> [Stated problem]: Repeat only the lines running from the beginning of the material through the line that contains "radius), start, end)".

> [Supplied material]:
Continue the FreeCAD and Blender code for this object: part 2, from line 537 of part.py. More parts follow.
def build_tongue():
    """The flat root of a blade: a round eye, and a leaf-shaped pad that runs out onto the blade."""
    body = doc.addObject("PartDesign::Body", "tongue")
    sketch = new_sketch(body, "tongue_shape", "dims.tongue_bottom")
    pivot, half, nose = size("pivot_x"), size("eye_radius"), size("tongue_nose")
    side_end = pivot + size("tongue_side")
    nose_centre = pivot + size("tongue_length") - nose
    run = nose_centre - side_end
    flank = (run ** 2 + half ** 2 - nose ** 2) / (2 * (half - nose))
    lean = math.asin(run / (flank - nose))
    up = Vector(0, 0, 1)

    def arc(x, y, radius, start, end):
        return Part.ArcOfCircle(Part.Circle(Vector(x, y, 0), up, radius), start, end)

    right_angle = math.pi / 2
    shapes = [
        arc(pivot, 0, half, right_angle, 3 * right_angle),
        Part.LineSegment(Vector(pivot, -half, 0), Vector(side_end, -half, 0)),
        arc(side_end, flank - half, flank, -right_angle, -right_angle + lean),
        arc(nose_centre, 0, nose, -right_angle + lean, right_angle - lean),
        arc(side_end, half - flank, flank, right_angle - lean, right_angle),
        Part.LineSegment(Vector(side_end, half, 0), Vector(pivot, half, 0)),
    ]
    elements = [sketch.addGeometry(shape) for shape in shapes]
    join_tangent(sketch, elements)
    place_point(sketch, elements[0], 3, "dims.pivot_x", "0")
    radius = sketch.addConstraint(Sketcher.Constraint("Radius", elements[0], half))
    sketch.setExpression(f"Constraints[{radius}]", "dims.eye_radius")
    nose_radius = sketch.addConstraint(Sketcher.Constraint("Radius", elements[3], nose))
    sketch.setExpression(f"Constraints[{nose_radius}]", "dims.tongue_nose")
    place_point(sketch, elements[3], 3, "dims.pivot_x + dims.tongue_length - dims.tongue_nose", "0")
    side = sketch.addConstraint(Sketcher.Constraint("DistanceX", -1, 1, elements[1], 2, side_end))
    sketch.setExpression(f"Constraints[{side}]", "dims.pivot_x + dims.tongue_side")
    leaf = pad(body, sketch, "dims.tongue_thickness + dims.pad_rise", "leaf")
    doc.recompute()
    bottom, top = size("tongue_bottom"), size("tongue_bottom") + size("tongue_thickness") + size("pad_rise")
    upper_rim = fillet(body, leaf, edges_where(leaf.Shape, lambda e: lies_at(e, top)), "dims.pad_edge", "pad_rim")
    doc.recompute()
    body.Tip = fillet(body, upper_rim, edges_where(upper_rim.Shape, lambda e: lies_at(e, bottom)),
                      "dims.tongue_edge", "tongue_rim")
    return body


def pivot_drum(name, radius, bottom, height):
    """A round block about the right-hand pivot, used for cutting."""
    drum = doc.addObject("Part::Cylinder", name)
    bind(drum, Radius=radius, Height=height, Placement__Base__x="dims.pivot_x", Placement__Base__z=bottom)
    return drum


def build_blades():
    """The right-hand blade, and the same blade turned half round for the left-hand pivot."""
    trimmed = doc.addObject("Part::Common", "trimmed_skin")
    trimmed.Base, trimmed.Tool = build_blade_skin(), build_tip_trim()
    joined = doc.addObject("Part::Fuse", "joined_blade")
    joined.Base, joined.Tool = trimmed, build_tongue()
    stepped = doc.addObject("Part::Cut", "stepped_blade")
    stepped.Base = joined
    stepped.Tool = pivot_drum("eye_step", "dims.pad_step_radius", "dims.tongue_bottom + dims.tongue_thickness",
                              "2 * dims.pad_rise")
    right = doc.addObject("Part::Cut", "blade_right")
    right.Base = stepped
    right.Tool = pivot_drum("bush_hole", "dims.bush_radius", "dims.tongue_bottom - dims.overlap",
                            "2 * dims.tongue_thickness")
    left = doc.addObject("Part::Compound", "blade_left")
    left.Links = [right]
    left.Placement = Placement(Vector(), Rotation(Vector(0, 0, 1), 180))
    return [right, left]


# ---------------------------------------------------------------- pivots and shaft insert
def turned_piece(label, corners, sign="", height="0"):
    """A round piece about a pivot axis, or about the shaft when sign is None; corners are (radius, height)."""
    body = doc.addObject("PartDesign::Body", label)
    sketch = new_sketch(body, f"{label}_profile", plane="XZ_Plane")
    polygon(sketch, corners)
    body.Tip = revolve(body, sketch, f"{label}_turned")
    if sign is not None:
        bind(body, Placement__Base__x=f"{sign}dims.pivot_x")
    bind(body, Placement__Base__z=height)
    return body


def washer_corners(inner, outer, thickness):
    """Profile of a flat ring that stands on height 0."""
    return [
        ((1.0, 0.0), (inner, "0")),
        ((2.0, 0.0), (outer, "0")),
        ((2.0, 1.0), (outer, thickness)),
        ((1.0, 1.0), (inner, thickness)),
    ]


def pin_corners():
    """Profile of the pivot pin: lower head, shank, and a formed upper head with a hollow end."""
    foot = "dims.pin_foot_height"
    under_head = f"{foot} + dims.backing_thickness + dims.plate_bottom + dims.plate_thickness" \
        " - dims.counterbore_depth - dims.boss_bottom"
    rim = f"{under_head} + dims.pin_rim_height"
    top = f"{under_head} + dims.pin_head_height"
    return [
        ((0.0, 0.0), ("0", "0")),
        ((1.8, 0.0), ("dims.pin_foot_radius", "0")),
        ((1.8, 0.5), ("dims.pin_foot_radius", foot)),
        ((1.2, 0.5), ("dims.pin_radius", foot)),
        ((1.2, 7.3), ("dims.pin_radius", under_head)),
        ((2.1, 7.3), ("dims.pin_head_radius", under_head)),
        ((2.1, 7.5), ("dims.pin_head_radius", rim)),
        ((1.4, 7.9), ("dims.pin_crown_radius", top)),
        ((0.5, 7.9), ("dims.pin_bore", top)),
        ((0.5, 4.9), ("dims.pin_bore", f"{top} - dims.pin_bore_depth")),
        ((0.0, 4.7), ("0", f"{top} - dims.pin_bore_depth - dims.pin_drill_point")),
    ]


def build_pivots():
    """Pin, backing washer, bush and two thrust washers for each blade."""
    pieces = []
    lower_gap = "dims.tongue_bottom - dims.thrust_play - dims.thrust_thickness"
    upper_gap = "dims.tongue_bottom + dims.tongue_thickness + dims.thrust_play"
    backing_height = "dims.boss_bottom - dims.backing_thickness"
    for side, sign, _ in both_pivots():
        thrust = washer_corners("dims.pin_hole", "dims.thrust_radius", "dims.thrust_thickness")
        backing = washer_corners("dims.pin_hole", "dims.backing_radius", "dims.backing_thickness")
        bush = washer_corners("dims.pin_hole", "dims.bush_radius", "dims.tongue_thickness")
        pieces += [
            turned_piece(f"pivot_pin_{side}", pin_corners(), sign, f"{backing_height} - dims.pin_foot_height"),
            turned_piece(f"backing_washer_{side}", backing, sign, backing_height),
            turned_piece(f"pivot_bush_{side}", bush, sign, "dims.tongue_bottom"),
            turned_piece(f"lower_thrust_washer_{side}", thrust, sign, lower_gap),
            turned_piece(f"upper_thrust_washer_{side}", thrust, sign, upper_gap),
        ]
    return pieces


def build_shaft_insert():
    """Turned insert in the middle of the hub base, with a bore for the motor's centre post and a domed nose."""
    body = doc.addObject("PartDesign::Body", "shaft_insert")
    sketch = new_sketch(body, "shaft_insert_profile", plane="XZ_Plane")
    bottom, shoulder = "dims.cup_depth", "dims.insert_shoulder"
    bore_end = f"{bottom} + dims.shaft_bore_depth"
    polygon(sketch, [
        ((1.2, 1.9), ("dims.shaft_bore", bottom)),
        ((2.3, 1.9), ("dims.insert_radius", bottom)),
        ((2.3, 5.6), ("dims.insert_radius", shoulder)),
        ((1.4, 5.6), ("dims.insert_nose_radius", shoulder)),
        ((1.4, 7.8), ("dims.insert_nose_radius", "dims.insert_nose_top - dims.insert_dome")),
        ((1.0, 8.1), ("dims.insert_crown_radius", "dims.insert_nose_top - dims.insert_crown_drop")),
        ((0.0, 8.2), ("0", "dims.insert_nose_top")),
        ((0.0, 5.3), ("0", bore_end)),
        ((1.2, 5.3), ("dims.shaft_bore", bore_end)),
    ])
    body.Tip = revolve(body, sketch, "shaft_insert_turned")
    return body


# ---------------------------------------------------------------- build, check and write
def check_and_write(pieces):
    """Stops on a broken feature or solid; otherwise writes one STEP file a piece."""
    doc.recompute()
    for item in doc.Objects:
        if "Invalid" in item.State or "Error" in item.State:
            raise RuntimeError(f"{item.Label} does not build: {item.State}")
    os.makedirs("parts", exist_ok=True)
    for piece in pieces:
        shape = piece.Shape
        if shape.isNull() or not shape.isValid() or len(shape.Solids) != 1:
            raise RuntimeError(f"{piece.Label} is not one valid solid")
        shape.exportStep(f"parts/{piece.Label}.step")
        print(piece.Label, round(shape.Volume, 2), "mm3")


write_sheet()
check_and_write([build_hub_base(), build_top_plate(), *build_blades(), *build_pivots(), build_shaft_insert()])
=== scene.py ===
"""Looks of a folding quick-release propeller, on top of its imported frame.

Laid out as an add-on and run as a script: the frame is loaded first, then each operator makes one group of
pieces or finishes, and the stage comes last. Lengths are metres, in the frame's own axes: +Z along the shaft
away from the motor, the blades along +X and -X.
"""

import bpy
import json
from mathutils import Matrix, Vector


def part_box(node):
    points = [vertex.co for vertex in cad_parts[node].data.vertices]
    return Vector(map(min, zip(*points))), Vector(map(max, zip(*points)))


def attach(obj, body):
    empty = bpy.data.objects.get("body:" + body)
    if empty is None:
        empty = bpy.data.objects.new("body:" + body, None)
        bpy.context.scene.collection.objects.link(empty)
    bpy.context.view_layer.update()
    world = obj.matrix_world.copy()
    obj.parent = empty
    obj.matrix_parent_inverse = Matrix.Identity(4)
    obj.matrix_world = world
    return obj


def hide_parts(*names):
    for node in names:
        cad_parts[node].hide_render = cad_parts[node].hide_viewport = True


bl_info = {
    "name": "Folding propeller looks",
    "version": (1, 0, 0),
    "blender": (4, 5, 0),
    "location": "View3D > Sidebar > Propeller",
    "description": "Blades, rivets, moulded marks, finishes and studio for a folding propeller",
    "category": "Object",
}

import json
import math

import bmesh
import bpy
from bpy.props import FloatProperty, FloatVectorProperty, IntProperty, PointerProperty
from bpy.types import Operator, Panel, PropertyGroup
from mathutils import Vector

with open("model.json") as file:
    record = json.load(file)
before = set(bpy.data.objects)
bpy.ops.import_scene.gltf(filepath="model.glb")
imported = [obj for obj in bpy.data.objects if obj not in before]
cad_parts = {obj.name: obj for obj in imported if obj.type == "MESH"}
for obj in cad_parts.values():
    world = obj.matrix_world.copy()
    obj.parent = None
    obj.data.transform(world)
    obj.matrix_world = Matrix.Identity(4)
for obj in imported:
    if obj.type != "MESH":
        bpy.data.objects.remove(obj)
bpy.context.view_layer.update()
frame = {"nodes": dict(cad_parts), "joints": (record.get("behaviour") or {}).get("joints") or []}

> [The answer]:
Continue the FreeCAD and Blender code for this object: part 2, from line 537 of part.py. More parts follow.
def build_tongue():
    """The flat root of a blade: a round eye, and a leaf-shaped pad that runs out onto the blade."""
    body = doc.addObject("PartDesign::Body", "tongue")
    sketch = new_sketch(body, "tongue_shape", "dims.tongue_bottom")
    pivot, half, nose = size("pivot_x"), size("eye_radius"), size("tongue_nose")
    side_end = pivot + size("tongue_side")
    nose_centre = pivot + size("tongue_length") - nose
    run = nose_centre - side_end
    flank = (run ** 2 + half ** 2 - nose ** 2) / (2 * (half - nose))
    lean = math.asin(run / (flank - nose))
    up = Vector(0, 0, 1)

    def arc(x, y, radius, start, end):
        return Part.ArcOfCircle(Part.Circle(Vector(x, y, 0), up, radius), start, end)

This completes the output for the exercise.